カンノ:で、残り2割の笑いは、それに恍惚としている平山。「パーフェクトを送るしかない」という絶望と、それすらも喜んでいる状態。
YOU:なるほどね。
カンノ:だから平山はこのままの状態で生きて、そのまま死んだら本当のパーフェクトになる。
YOU:今の話、普通におもしろすぎてWEB記事を読んだ気分だった(笑)
カンノ:自分の人生をもう引き返せないことへの絶望と、引き返せないことへの希望が混ざったのが、あの顔。
YOU:なるほどね。
カンノ:平山の実感は「俺はパーフェクトデイズを生きるほかない」の一つだけなんだけど、それへの感情が対になる2つある状態。それがあの顔に表れているのではないか。「もう終わりだ…」と「終わりだ、嬉しい!」の2つ。もう自分には人間関係でどうのこうのが発生することはない。それへの絶望、そして喜び。つまり変態。
YOU:あの笑顔については考えてなかったな、なるほどね。
カンノ:俺、たまにあの顔するよ。
YOU:アハハハハッ!年々パーフェクトに近付いていってる(笑)
カンノ:帰り道、あの顔になってるときあるよ(笑)
YOU:そう考えると、俺はあれになれないね。
カンノ:結婚したらパーフェクトなんて遠くなる一方でしょ。
YOU:パーフェクトはつまり、完全に閉じていることでしょ。で、周りに気のいい友人しかいない。
カンノ:多少のストレスはあるけどね。
YOU:でもそれは想定内のストレスだよね。
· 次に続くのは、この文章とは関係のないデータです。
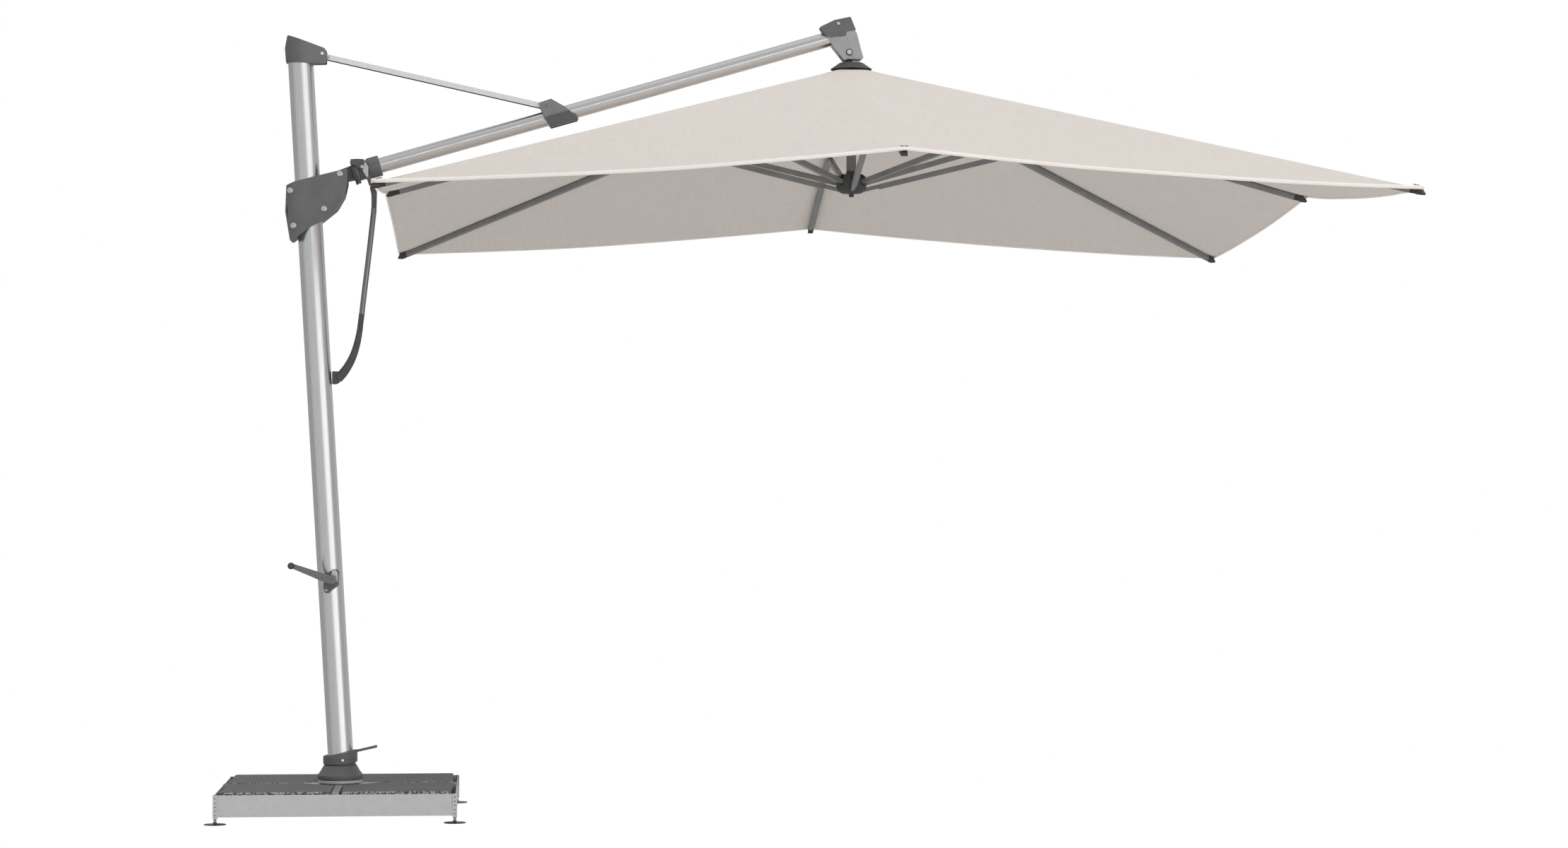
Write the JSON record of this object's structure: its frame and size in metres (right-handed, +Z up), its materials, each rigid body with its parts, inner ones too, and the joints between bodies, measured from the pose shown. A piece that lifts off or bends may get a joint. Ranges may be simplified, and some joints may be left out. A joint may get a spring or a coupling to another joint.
{
  "type": "cantilever parasol",
  "caption": "Free-arm garden parasol: a leaning mast on a slab base carries a side arm with a square ribbed canopy that cranks shut, swivels and tilts.",
  "frame": {"origin": "on the ground, in the middle of the open parasol's outline, 1.603 m from the axis the mast swivels about, on the symmetry plane of the canopy", "axes": "+Z up and the shortest extent, +X from the mast towards the canopy and the longest extent, +Y to the back as seen from the crank side"},
  "size_m": [4.1456, 3.514, 2.9889],
  "materials": {
    "galvanised_steel": "hot-dip galvanised sheet, light grey, satin",
    "concrete": "dark grey concrete paving slab, open grain",
    "stainless_steel": "turned stainless steel, satin",
    "anthracite_casting": "anthracite powder-coated die casting, matt",
    "anodised_aluminium": "natural anodised extrusion with a fine lengthwise grain",
    "grey_profile": "mid-grey coated aluminium profile, satin",
    "dark_plastic": "moulded dark grey plastic, fine texture",
    "canopy_cloth": "woven solution-dyed canopy cloth, off-white grey-beige"
  },
  "bodies": {
    "base": {"base_frame": "galvanised_steel", "base_cross": "galvanised_steel", "slab_front_left": "concrete", "slab_front_right": "concrete", "slab_back_left": "concrete", "slab_back_right": "concrete", "base_flange": "stainless_steel", "foot_cone": "anthracite_casting"},
    "mast": {"swivel_collar": "anthracite_casting", "mast_tube": "anodised_aluminium", "mast_head_cap": "anthracite_casting", "strut_top_pin": "stainless_steel", "crank_housing": "anthracite_casting"},
    "pedal": {"swivel_pedal": "anthracite_casting"},
    "tie": {"tie_strut": "anodised_aluminium"},
    "arm": {"arm_fork": "anthracite_casting", "strut_bracket": "anthracite_casting", "bracket_pin": "stainless_steel"},
    "upper_arm": {"arm_tube": "anodised_aluminium", "tilt_sleeve": "anthracite_casting", "arm_head": "anthracite_casting", "head_pin": "stainless_steel", "handle_pin": "stainless_steel"},
    "handle": {"handle_tube": "grey_profile", "handle_grip": "dark_plastic"},
    "carriage": {"carriage_shell_front": "anthracite_casting", "carriage_shell_rear": "anthracite_casting", "carriage_bolt_upper": "stainless_steel", "carriage_bolt_middle": "stainless_steel", "carriage_bolt_lower": "stainless_steel", "arm_pivot_pin": "stainless_steel", "glide_shoe_left": "dark_plastic", "glide_shoe_right": "dark_plastic"},
    "crank": {"crank_arm": "anthracite_casting"},
    "knob": {"crank_knob": "dark_plastic"},
    "crown": {"crown_cover": "dark_plastic", "crown_hub": "anthracite_casting", "guide_tube": "anodised_aluminium", "canopy_fabric": "canopy_cloth"},
    "runner": {"runner_hub": "anthracite_casting"},
    "foot_front_left": {"foot_front_left": "stainless_steel"},
    "foot_front_right": {"foot_front_right": "stainless_steel"},
    "foot_back_left": {"foot_back_left": "stainless_steel"},
    "foot_back_right": {"foot_back_right": "stainless_steel"},
    "rib_1": {"rib_1": "grey_profile"},
    "stretcher_1": {"stretcher_1": "grey_profile"},
    "rib_2": {"rib_2": "grey_profile"},
    "stretcher_2": {"stretcher_2": "grey_profile"},
    "rib_3": {"rib_3": "grey_profile"},
    "stretcher_3": {"stretcher_3": "grey_profile"},
    "rib_4": {"rib_4": "grey_profile"},
    "stretcher_4": {"stretcher_4": "grey_profile"},
    "rib_5": {"rib_5": "grey_profile"},
    "stretcher_5": {"stretcher_5": "grey_profile"},
    "rib_6": {"rib_6": "grey_profile"},
    "stretcher_6": {"stretcher_6": "grey_profile"},
    "rib_7": {"rib_7": "grey_profile"},
    "stretcher_7": {"stretcher_7": "grey_profile"},
    "rib_8": {"rib_8": "grey_profile"},
    "stretcher_8": {"stretcher_8": "grey_profile"}
  },
  "joints": [
    {"name": "screw_foot_front_left", "type": "hinge", "parent": "base", "child": "foot_front_left", "pos_m": [-2.03275, -0.43, 0], "axis": [0, 0, 1], "continuous": true},
    {"name": "screw_foot_front_right", "type": "hinge", "parent": "base", "child": "foot_front_right", "pos_m": [-1.17275, -0.43, 0], "axis": [0, 0, 1], "continuous": true},
    {"name": "screw_foot_back_left", "type": "hinge", "parent": "base", "child": "foot_back_left", "pos_m": [-2.03275, 0.43, 0], "axis": [0, 0, 1], "continuous": true},
    {"name": "screw_foot_back_right", "type": "hinge", "parent": "base", "child": "foot_back_right", "pos_m": [-1.17275, 0.43, 0], "axis": [0, 0, 1], "continuous": true},
    {"name": "mast_swivel", "type": "hinge", "parent": "base", "child": "mast", "pos_m": [-1.60275, 0, 0.18], "axis": [0, 0, 1], "continuous": true},
    {"name": "pedal_press", "type": "hinge", "parent": "mast", "child": "pedal", "pos_m": [-1.60275, 0, 0.2125], "axis": [0, 1, 0], "range_deg": [0, 7], "stiffness_Nm_per_rad": 6, "springref_deg": -2.86},
    {"name": "canopy_fold", "type": "hinge", "parent": "mast", "child": "tie", "pos_m": [-1.65135, 0, 2.823], "axis": [0, 1, 0], "range_deg": [0, 53], "deforming": ["canopy_fabric"]},
    {"name": "fold_arm", "type": "hinge", "parent": "tie", "child": "arm", "pos_m": [-0.83775, 0, 2.6445], "axis": [0, 1, 0], "range_deg": [-107, 1]},
    {"name": "fold_carriage", "type": "hinge", "parent": "arm", "child": "carriage", "pos_m": [-1.62475, 0, 2.3716], "axis": [0, 1, 0], "range_deg": [-1, 54]},
    {"name": "arm_tilt", "type": "hinge", "parent": "arm", "child": "upper_arm", "pos_m": [-1.62475, 0, 2.3716], "axis": [0.9603, 0, 0.279], "range_deg": [-18, 18]},
    {"name": "fold_handle", "type": "hinge", "parent": "upper_arm", "child": "handle", "pos_m": [-1.52375, 0, 2.4106], "axis": [0, 1, 0], "range_deg": [-1, 43.4]},
    {"name": "fold_crown", "type": "hinge", "parent": "upper_arm", "child": "crown", "pos_m": [0.30525, 0, 2.858], "axis": [0, 1, 0], "range_deg": [-1, 54]},
    {"name": "fold_crank", "type": "hinge", "parent": "mast", "child": "crank", "pos_m": [-1.63075, 0, 0.874], "axis": [0, 1, 0], "range_deg": [0, 2160]},
    {"name": "turn_knob", "type": "hinge", "parent": "crank", "child": "knob", "pos_m": [-1.77975, -0.12, 0.925], "axis": [0, 1, 0], "continuous": true},
    {"name": "fold_rib_1", "type": "hinge", "parent": "crown", "child": "rib_1", "pos_m": [0.35775, 0, 2.7377], "axis": [0, 1, 0], "range_deg": [-1, 73]},
    {"name": "fold_stretcher_1", "type": "hinge", "parent": "rib_1", "child": "stretcher_1", "pos_m": [1.17575, 0, 2.53794], "axis": [0, 1, 0], "range_deg": [-145, 1]},
    {"name": "fold_rib_2", "type": "hinge", "parent": "crown", "child": "rib_2", "pos_m": [0.34545, 0.0297, 2.7642], "axis": [-0.7071, 0.7071, 0], "range_deg": [-1, 73]},
    {"name": "fold_stretcher_2", "type": "hinge", "parent": "rib_2", "child": "stretcher_2", "pos_m": [0.92386, 0.60811, 2.56444], "axis": [-0.7071, 0.7071, 0], "range_deg": [-145, 1]},
    {"name": "fold_rib_3", "type": "hinge", "parent": "crown", "child": "rib_3", "pos_m": [0.31575, 0.042, 2.7377], "axis": [-1, 0, 0], "range_deg": [-1, 73]},
    {"name": "fold_stretcher_3", "type": "hinge", "parent": "rib_3", "child": "stretcher_3", "pos_m": [0.31575, 0.86, 2.53794], "axis": [-1, 0, 0], "range_deg": [-145, 1]},
    {"name": "fold_rib_4", "type": "hinge", "parent": "crown", "child": "rib_4", "pos_m": [0.28605, 0.0297, 2.7642], "axis": [-0.7071, -0.7071, 0], "range_deg": [-1, 73]},
    {"name": "fold_stretcher_4", "type": "hinge", "parent": "rib_4", "child": "stretcher_4", "pos_m": [-0.29236, 0.60811, 2.56444], "axis": [-0.7071, -0.7071, 0], "range_deg": [-145, 1]},
    {"name": "fold_rib_5", "type": "hinge", "parent": "crown", "child": "rib_5", "pos_m": [0.27375, 0, 2.7377], "axis": [0, -1, 0], "range_deg": [-1, 73]},
    {"name": "fold_stretcher_5", "type": "hinge", "parent": "rib_5", "child": "stretcher_5", "pos_m": [-0.54425, 0, 2.53794], "axis": [0, -1, 0], "range_deg": [-145, 1]},
    {"name": "fold_rib_6", "type": "hinge", "parent": "crown", "child": "rib_6", "pos_m": [0.28605, -0.0297, 2.7642], "axis": [0.7071, -0.7071, 0], "range_deg": [-1, 73]},
    {"name": "fold_stretcher_6", "type": "hinge", "parent": "rib_6", "child": "stretcher_6", "pos_m": [-0.29236, -0.60811, 2.56444], "axis": [0.7071, -0.7071, 0], "range_deg": [-145, 1]},
    {"name": "fold_rib_7", "type": "hinge", "parent": "crown", "child": "rib_7", "pos_m": [0.31575, -0.042, 2.7377], "axis": [1, 0, 0], "range_deg": [-1, 73]},
    {"name": "fold_stretcher_7", "type": "hinge", "parent": "rib_7", "child": "stretcher_7", "pos_m": [0.31575, -0.86, 2.53794], "axis": [1, 0, 0], "range_deg": [-145, 1]},
    {"name": "fold_rib_8", "type": "hinge", "parent": "crown", "child": "rib_8", "pos_m": [0.34545, -0.0297, 2.7642], "axis": [0.7071, 0.7071, 0], "range_deg": [-1, 73]},
    {"name": "fold_stretcher_8", "type": "hinge", "parent": "rib_8", "child": "stretcher_8", "pos_m": [0.92386, -0.60811, 2.56444], "axis": [0.7071, 0.7071, 0], "range_deg": [-145, 1]},
    {"name": "fold_runner", "type": "hinge", "parent": "stretcher_1", "child": "runner", "pos_m": [0.35775, 0, 2.33819], "axis": [0, 1, 0], "range_deg": [-1, 73]}
  ],
  "couplings": [
    {"joint": "fold_arm", "follows": "canopy_fold", "ratio": -2},
    {"joint": "fold_carriage", "follows": "canopy_fold", "ratio": 1},
    {"joint": "fold_handle", "follows": "canopy_fold", "ratio": 0.8},
    {"joint": "fold_crown", "follows": "canopy_fold", "ratio": 1},
    {"joint": "fold_crank", "follows": "canopy_fold", "ratio": 40.755},
    {"joint": "fold_rib_1", "follows": "canopy_fold", "ratio": 1.3585},
    {"joint": "fold_stretcher_1", "follows": "canopy_fold", "ratio": -2.717},
    {"joint": "fold_rib_2", "follows": "canopy_fold", "ratio": 1.3585},
    {"joint": "fold_stretcher_2", "follows": "canopy_fold", "ratio": -2.717},
    {"joint": "fold_rib_3", "follows": "canopy_fold", "ratio": 1.3585},
    {"joint": "fold_stretcher_3", "follows": "canopy_fold", "ratio": -2.717},
    {"joint": "fold_rib_4", "follows": "canopy_fold", "ratio": 1.3585},
    {"joint": "fold_stretcher_4", "follows": "canopy_fold", "ratio": -2.717},
    {"joint": "fold_rib_5", "follows": "canopy_fold", "ratio": 1.3585},
    {"joint": "fold_stretcher_5", "follows": "canopy_fold", "ratio": -2.717},
    {"joint": "fold_rib_6", "follows": "canopy_fold", "ratio": 1.3585},
    {"joint": "fold_stretcher_6", "follows": "canopy_fold", "ratio": -2.717},
    {"joint": "fold_rib_7", "follows": "canopy_fold", "ratio": 1.3585},
    {"joint": "fold_stretcher_7", "follows": "canopy_fold", "ratio": -2.717},
    {"joint": "fold_rib_8", "follows": "canopy_fold", "ratio": 1.3585},
    {"joint": "fold_stretcher_8", "follows": "canopy_fold", "ratio": -2.717},
    {"joint": "fold_runner", "follows": "canopy_fold", "ratio": 1.3585}
  ]
}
俺はね、そういうものに対してすべて備えちゃうんだよね。おっさんになったとき、すべてに絶望しないように仕事をしてとか考えちゃうの。適度に自分を資本主義社会に明け渡しちゃう。だから、いくら居心地がいいとはいえ、いつ壊されるかわからないアパートに住むよりは、ちゃんと家を買ってそこに30年くらい住み続けたほうが安定してると思うわけ。だから平山の閉じ方はできないなと思ったね。
カンノ:なるほどね。
YOU:一人でなにかをやり続けるとか、プレッシャーがない仕事を続けるとか、自分のやりたいことだけをやるとか、俺には無理なんだよ。それこそ鬱になると思う。
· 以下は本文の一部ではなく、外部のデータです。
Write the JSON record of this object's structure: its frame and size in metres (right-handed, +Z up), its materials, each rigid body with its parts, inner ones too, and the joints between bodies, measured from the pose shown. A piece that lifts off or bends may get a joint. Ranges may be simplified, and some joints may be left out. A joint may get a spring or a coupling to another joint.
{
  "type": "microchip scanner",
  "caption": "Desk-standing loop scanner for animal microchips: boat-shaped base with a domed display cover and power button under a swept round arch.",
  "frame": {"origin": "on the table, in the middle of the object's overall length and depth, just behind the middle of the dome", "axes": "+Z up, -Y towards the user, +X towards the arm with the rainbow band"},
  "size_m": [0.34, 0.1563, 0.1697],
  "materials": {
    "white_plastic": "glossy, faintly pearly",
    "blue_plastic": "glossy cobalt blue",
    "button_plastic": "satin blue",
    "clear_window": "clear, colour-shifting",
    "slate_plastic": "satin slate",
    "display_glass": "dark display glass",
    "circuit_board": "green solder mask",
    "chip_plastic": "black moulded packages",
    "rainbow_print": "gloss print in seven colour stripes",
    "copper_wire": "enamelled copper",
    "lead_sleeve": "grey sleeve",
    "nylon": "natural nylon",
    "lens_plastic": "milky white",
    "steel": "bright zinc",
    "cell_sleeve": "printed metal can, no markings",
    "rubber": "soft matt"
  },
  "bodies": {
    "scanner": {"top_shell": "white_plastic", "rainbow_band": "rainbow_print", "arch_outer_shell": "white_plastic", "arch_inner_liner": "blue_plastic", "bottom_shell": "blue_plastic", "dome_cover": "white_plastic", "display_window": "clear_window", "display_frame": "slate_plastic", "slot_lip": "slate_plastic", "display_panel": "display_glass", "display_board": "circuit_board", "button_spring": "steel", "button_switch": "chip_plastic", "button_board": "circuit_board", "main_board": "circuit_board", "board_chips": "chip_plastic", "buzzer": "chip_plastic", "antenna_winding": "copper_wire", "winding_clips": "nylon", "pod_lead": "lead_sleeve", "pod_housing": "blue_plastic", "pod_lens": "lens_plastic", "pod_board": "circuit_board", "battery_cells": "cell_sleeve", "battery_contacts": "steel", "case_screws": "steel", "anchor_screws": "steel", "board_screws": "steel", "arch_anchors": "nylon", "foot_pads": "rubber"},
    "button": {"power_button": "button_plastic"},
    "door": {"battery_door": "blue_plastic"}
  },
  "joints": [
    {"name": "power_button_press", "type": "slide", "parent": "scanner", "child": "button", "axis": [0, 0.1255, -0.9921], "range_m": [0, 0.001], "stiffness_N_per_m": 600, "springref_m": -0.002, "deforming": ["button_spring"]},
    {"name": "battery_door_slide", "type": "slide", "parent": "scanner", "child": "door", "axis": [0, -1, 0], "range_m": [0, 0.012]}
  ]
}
カンノ:音楽に話をつなげるけど、J-POPって規範を言ってくるんだよ。聴く人はその規範に自分をチューンしたいから聴く部分もあると思うの。たとえば「明るく楽しく元気に生きましょう」ということがテーマの曲があったとすると、聴く人は「明るく楽しく元気に生きたい」と思うからそれを聴くわけじゃん。だから、J-POPって教科書的ななにかを提示して、聴く人は教科書的ななにかからはみ出たくないから聴く部分もある気がするの。つまり「好きなように生きる」ということができないから、人はJ-POPを聴いている部分もあるんじゃないかな。
YOU:お前は本当に嫌なことを言うよな(笑)
カンノ:だって「責任取れるの?」っていうことになるから。好きなことをして生きるって無茶苦茶責任がいることがわかるんだもん。だったらある程度はJ-POP的な規範で生きたほうが責任は分散されるから楽な部分はあると思う。
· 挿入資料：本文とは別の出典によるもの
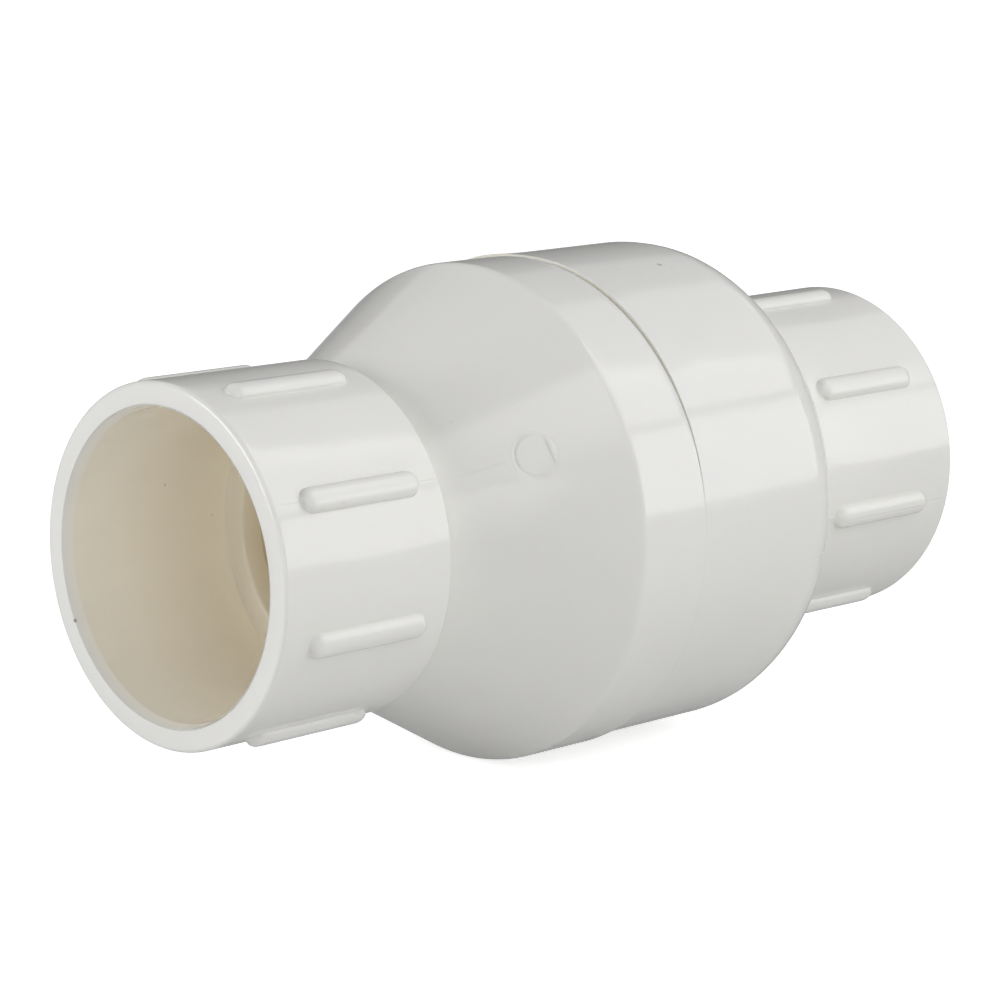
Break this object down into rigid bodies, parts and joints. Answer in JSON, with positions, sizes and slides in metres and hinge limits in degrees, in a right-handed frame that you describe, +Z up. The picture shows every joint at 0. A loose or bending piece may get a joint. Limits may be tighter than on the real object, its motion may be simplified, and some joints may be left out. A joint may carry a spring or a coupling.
{
  "type": "spring check valve",
  "caption": "White plastic in-line check valve: two ribbed slip sockets, a fat round barrel and a spring-loaded poppet inside.",
  "frame": {"origin": "on the flow axis, halfway between the two socket faces", "axes": "+X along the flow, out of the outlet socket, which is the end with the long cone; +Z up"},
  "size_m": [0.1532, 0.0818, 0.0818],
  "materials": {
    "pvc_white": "glossy moulded PVC, slightly warm white, tan where it is thin and seen from inside",
    "inner_plastic": "satin moulded plastic",
    "stainless": "drawn and pressed stainless steel",
    "seal_rubber": "matt black rubber"
  },
  "bodies": {
    "valve_body": {"outlet_body": "pvc_white", "inlet_body": "pvc_white", "guide_cage": "inner_plastic", "return_spring": "stainless"},
    "slip_washer": {"spring_washer": "stainless"},
    "poppet": {"poppet": "inner_plastic", "poppet_seal": "seal_rubber", "seal_retainer": "inner_plastic", "retainer_washer": "stainless", "retainer_screw": "stainless", "stem_clip": "stainless"}
  },
  "joints": [
    {"name": "poppet_travel", "type": "slide", "parent": "valve_body", "child": "slip_washer", "axis": [1, 0, 0], "range_m": [0, 0.012], "stiffness_N_per_m": 633, "springref_m": -0.0085, "deforming": ["return_spring"]},
    {"name": "poppet_spin", "type": "hinge", "parent": "slip_washer", "child": "poppet", "pos_m": [0, 0, 0], "axis": [1, 0, 0], "continuous": true}
  ]
}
YOU:「みんな、誤魔化し誤魔化しやってんだよ!」っていう(笑)
カンノ:みんなもそうだから共有されてあるある化する。画一化されていく。やっぱり責任は負いたくないし、教科書的なものに従ったほうが楽だから。もはや欲求なのかもしれない。従いたいという。はみ出るとか、道を外すとか、ちょっとズレたことをやることの難しさ。だから平山の生き方は非J-POPだよね。
YOU:平山の閉じた生き方に対して、憧れを抱いてしまう人は絶対いるよね。でもさ、考えてみて欲しいんだけど、平山は新しいものに無頓着だけど、パティ・スミスだって当時のヒット曲なわけで、そのカセットが流通して平山のところにあるわけじゃん。平山が古本屋で100円の文庫本を買うとか、趣味のいいカセットを買うとかも、誰かが資本主義社会で上司に説教されながら必死こいてなんとかできたものの上に成り立ってるものじゃん。その出がらしみたいなもので都会にひっそり生きている話だよね。ズルいよね(笑)文化を楽しんでる割に、文化にかけるコストが超低いって。でも一方で、心にある平山的なところは大切にしてあげないと、単なる資本主義の犬になってしまうよね。
カンノ:だからYOU-SUCKも1日1回、あの泣き笑いやったほうがいいよ。